Re: Scientism, truth, & knowledge

Keith Plummer (keithp@starnetinc.com)
Wed, 18 Jun 1997 13:43:44 -0500

In a message dated Tue, 17 Jun 1997 Pim van Meurs wrote:

> And I am lost at what you are looking for. You struggle with definitions
> of words, you presume to know my view. Honestly this discussion is not
> getting anywhere.

Pim, I really don't think it is I who is "struggling" with
definitions. I am merely asking you to define your terms because I
believe that words have meaning and without such clairification, true
communication is impossible. You throw out words such as knowledge and
understanding and attach to them definitions other than those commonly
associated with them.
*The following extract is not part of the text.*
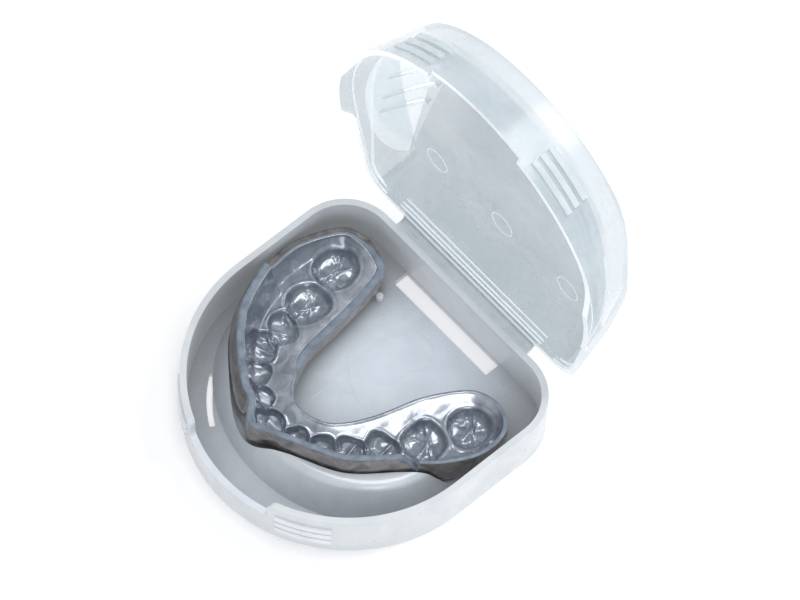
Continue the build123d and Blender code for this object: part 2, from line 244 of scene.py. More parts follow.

Since you have habitually attached out of the
ordinary definitions to common words, I find it necessary to make the
requests that I have.

As for my presumption of your view, I have twice sought clarification
concerning your views on materialism as well as your justification for
your assertions about the extent of our knowledge and to date you have
not replied.

As far as this discussion not getting anywhere, I can see why you might
think that but I ll have to disagree with you. Perhaps this discussion
has not gone where you would have liked, but it has gotten somewhere.
It has demonstrated that you hold to a worldview or conceptual framework
that neither comports with itself nor with human experience. The
outlook you have presented makes knowledge, as it has most commonly been
defined, impossible since we cannot know that anything is true. But of
course, that statement itself is a truth claim for which I would like
you to offer support. Your reductionistic reasoning leads to radical
skepticism (of which you seem certain). You are fond of writing of the
knowledge derived from observation but according to the theory of
knowledge you have proposed, one cannot even know that he/she is
observing something unless and until science confirms it. I know that I
am looking at the clock on my wall right now and that I am perceiving it
as reading 2:35. However, since that is not a scientific claim, I can't
really say that I know that, can I? I only believe that I am looking at
my clock. That belief is of the same order as my belief in God since no
one else can scientifically prove what I am perceiving at any moment.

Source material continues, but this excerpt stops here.